Avant de prendre le volant, mieux vaut prendre connaissance de ces quelques éléments qui rendront la route plus agréable.

> Réservez tôt: La côte californienne étant une destination très prisée, surtout en haute saison (juin-août), mieux vaut faire ses réservations très en avance, notamment pour le logement. Notez que les prix gonflent de façon importante en haute saison, qu'il s'agisse du prix des hôtels (de 160$ à 200$ et plus) ou des locations d'auto. Attention aux fins de semaine: tout est plein à craquer, y compris les campings.

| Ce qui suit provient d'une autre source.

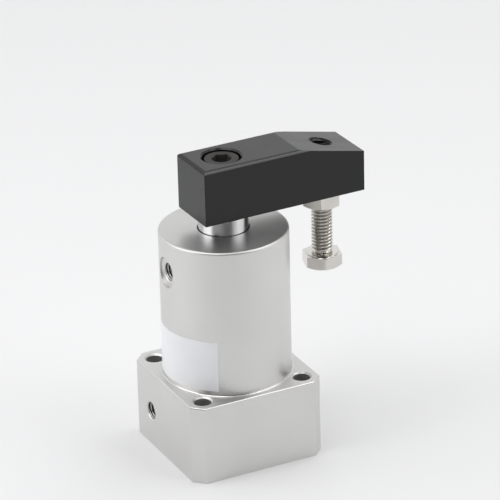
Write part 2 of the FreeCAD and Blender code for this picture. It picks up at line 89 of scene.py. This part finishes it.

> L'option campeur: Certaines entreprises louent des autocaravanes, qui ont l'avantage de soulager le budget d'hébergement. Attention toutefois à l'état de certains véhicules vieillissants.

> Calendrier: Compter cinq à sept jours entre San Francisco et Los Angeles, en prenant son temps.

> Météo:Ce voyage peut être fait n'importe quand au cours de l'année, mais la tranche juillet-octobre garantit des journées ensoleillées.

> Astuce essence: La longue portion de Big Sur ayant été préservée des constructions, les stations-service y sont rares... et très chères - près du double du prix en ville. Soyez malin, faites le plein avant d'attaquer l'étape.

> Péage automatique: Un péage automatisé scanne votre plaque d'immatriculation au Golden Gate Bridge, en direction sud. Ça fera 7$, s'il vous plaît.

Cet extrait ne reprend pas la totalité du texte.